Plasma-wall interactions during silicon etching processes in high-density HBr/Cl2/O2 plasmas

We have investigated the production and loss kinetics of SiClX radicals during silicon gate etching processes in HBr/Cl-2/O-2 plasmas. The absolute concentrations of SiClX (X = 0-2) radicals have been measured by broad band UV absorption spectroscopy at different O-2 gas flow rates in the process gas mixture, and at different RF powers injected in the plasma. At the same time, the chemical composition of the layer deposited on the reactor walls has been investigated by x-ray photoelectron spectroscopy analysis. Without O-2 in the plasma, the reactor walls stay clean because the silicon containing compounds redeposited on them (from Si, SiCl, Si+ and SiCl+ precursors) are subsequently etched by Cl atoms and recycled back into the plasma as SiCl2 and SiCl4 volatile species.
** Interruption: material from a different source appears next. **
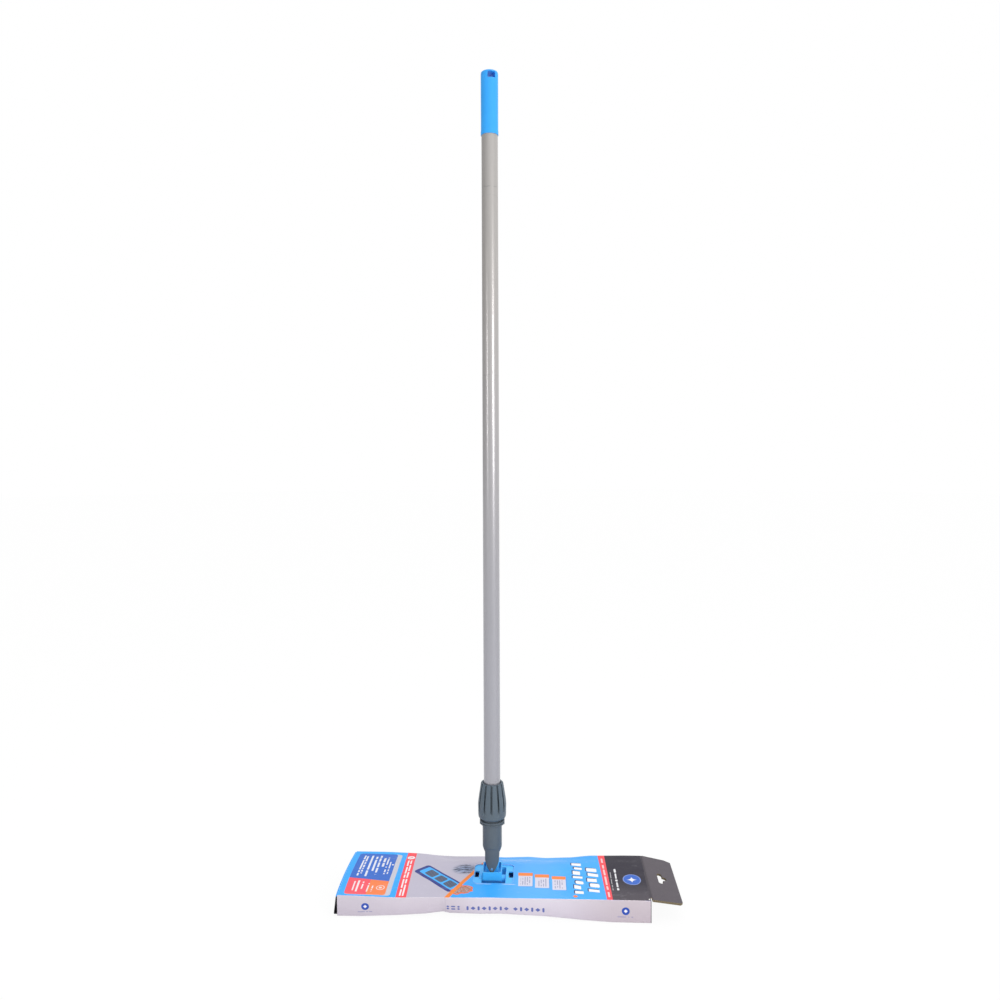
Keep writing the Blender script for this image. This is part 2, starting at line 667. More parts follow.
def wall_mark(face, kind, left, right):
    """One plain mark: an upright pill, two bars, a diamond or two dots."""
    mid = (left + right) / 2
    if kind == 0:
        return face.rect(mid - 1.5, mid + 1.5, 6.8, 14.6, radius=1.5)
    if kind == 1:
        return (face.rect(left, right, 11.9, 14.5, radius=1.2)
                | face.rect(left, right, 6.9, 9.5, radius=1.2))
    if kind == 2:
        return face.turn(mid, 10.7, 45.0).rect(-2.5, 2.5, -2.5, 2.5, radius=0.6)
    return face.disc(mid, 12.9, 1.7) | face.disc(mid, 8.5, 1.7)


def card_wall(name, crushed):
    """Front or back wall print; face's y is the height. crushed adds the fold line."""
    mat = printed(name, up_axis=2)
    x, height, face, place = mat.x, mat.y, mat.face, mat.place
    # slow changes of tone up and along the wall
    mat.colour = mat.mix(height.rise(0.0, 31.0), WALL, (0.600, 0.550, 0.622))
    mat.shade(x.rise(-200.0, -120.0), (0.93, 0.93, 0.935), NEUTRAL)
    mat.shade(x.rise(-60.0, -10.0) * x.rise(150.0, 60.0), NEUTRAL, (1.10, 1.12, 1.12))
    mat.shade(x.rise(95.0, 190.0), NEUTRAL, (0.88, 0.845, 0.82))
    # two blue roundels with a plain diamond, each over a thin caption line
    for disc_x, disc_y, left, right, line_y in ROUNDELS:
        mat.paint(face.disc(disc_x, disc_y, 5.4), (0.025, 0.075, 0.40))
        diamond = face.turn(disc_x, disc_y, 45.0).rect(-1.85, 1.85, -1.85, 1.85, radius=0.4)
        mat.paint(diamond, (0.80, 0.78, 0.85))
        gaps = mat.vector((x * 0.7).floor(), 2.0).white() > 0.22
        line = face.rect(left, right, line_y - 0.55, line_y + 0.55, radius=0.4)
        mat.paint(line * gaps, (0.12, 0.14, 0.38), strength=0.6)
    # a row of plain marks, in three groups
    marks = []
    for start, end, count in MARK_GROUPS:
        step = (end - start) / count
        for i in range(count):
            left = start + i * step + 0.8
            right = start + (i + 1) * step - 0.8
            marks.append(wall_mark(face, (i * 2 + count) % 4, left, right))
    mat.paint(union(*marks), (0.055, 0.095, 0.37), strength=0.9)
    # the charcoal of the right end comes round the corner
    end_x = RIGHT - MID_X
    mat.paint(x.rise(end_x - 1.3, end_x - 0.6), (0.05, 0.042, 0.055), strength=0.9)
    # scuffs along the folds and the crushed crease
    wear = (fold_wear(HEIGHT - height, place, width=0.9)
            | fold_wear(height, place, width=1.2))
    mat.paint(wear, (0.85, 0.82, 0.84), strength=0.5)
    if crushed:
        mat.paint(abs(x + FOLD_X).fade(0.0, 1.2), (0.40, 0.36, 0.44), strength=0.30)
    # a blue thread of misregistered print under the top fold
    thread = (HEIGHT - height).fade(0.15, 0.8) * place.noise(0.03).rise(0.45, 0.6)
    mat.paint(thread, (0.20, 0.24, 0.62), strength=0.35)
    grime = place.noise(0.045, detail=4.0, rough=0.65).rise(0.5, 0.75)
    mat.paint(grime, (0.48, 0.43, 0.50), strength=0.10)
    rough = place.noise(0.1, detail=3.0).linear(0.14, 0.36)
    return mat.finish(rough, board_bump(mat, place), spec=0.2)


def card_plain():
    mat = Material("card_plain_print")
    place = mat.rest()
    tone = place.noise(0.05, detail=4.0, rough=0.6)
    mat.colour = mat.mix(tone, (0.58, 0.53, 0.60), (0.68, 0.63, 0.70))
    speck = place.noise(1.4, rough=0.6).rise(0.66, 0.74)
    mat.paint(speck, (0.35, 0.31, 0.33), strength=0.18)
    rough = place.noise(0.3).linear(0.15, 0.45)
    return mat.finish(rough, board_bump(mat, place), spec=0.35)


def card_dark(name, base=CHARCOAL, cut_edges=False, tab_fold=False, bleed=False):
    """Dark print. cut_edges bares the board's layers on its sides, tab_fold darkens the hang
    tab's root, and bleed lets the top's blue run over the fold."""
    mat = Material(name)
    place = mat.object_mm if cut_edges else mat.rest()
    tone = place.noise(0.06, detail=4.0, rough=0.65)
    mat.colour = mat.mix(tone, scaled(base, 0.88), scaled(base, 1.16))
    scratch = (place * (0.4, 2.4, 1.0)).noise(0.5, detail=3.0, rough=0.7).rise(0.60, 0.72)
    mat.paint(scratch, (0.30, 0.28, 0.31), strength=0.22)
    rough = place.noise(0.12, detail=3.0).linear(0.18, 0.33)
    normal = board_bump(mat, place, strength=0.8)
    if bleed:
        ragged = place.noise(0.4).linear(0.6, -0.3)
        mat.paint((place.xyz()[2] + ragged).rise(27.7, 28.1), SKY)
    if cut_edges:
        # the cut edges show the kraft liners and the flutes between them
        side = abs(Signal(mat, mat.coords["Normal"]).xyz()[2]) < 0.55
        x, y, _ = place.xyz()
        flutes = (x + y).wave(3.0).rise(-0.6, 0.6)
        layers = mat.mix(flutes, (0.10, 0.078, 0.048), (0.19, 0.152, 0.092))
        layers = mat.mix(place.noise(1.2, detail=3.0) * 0.5, layers, (0.27, 0.225, 0.15))
        if tab_fold:
            mat.paint(abs(x - (RIGHT + 3.4)).fade(0.0, 1.0), (0.05, 0.045, 0.06), strength=0.25)
        mat.paint(side, layers)
        rough = mat.mix(side, rough, (0.85, 0.85, 0.85))
    return mat.finish(rough, normal, spec=0.14)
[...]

Hence, the reactor walls are a region of production for these species, leading to their high concentrations in the gas phase. The introduction Of O-2 gas into the plasma results in the oxidation of the silicon chloride radicals resident on the surfaces and in the appearance of a silicon oxychloride layer on the reactor walls, whose deposition rate increases rapidly with the O-2 flow. As a consequence, the production rate Of SiCl2 by the reactor walls decreases because a part of the silicon containing species redeposited on the reactor walls is oxidized and incorporated in the silicon oxychloride film instead of being recycled back into the plasma as SiCl2 and SiCl4. Finally, a simple zero-dimensional model is built to predict the densities of SiClX radicals from the measured densities of SiClX+1 radicals and SiClX+ ions. The comparison between the calculated and measured densities at different RF powers allowed us to conclude that SiCl and Si radicals are produced both in the gas phase by electron impact dissociation of SiCl2 (SiCl) radicals, and at the reactor walls by the neutralization and reflection of approximately 50% of the SiCl+ (Si+) ions impinging on these surfaces. At the same time, SiCl and Si are estimated to be lost (adsorption and abstraction reactions) on the reactor walls with a probability ranging between 0.2 and 1.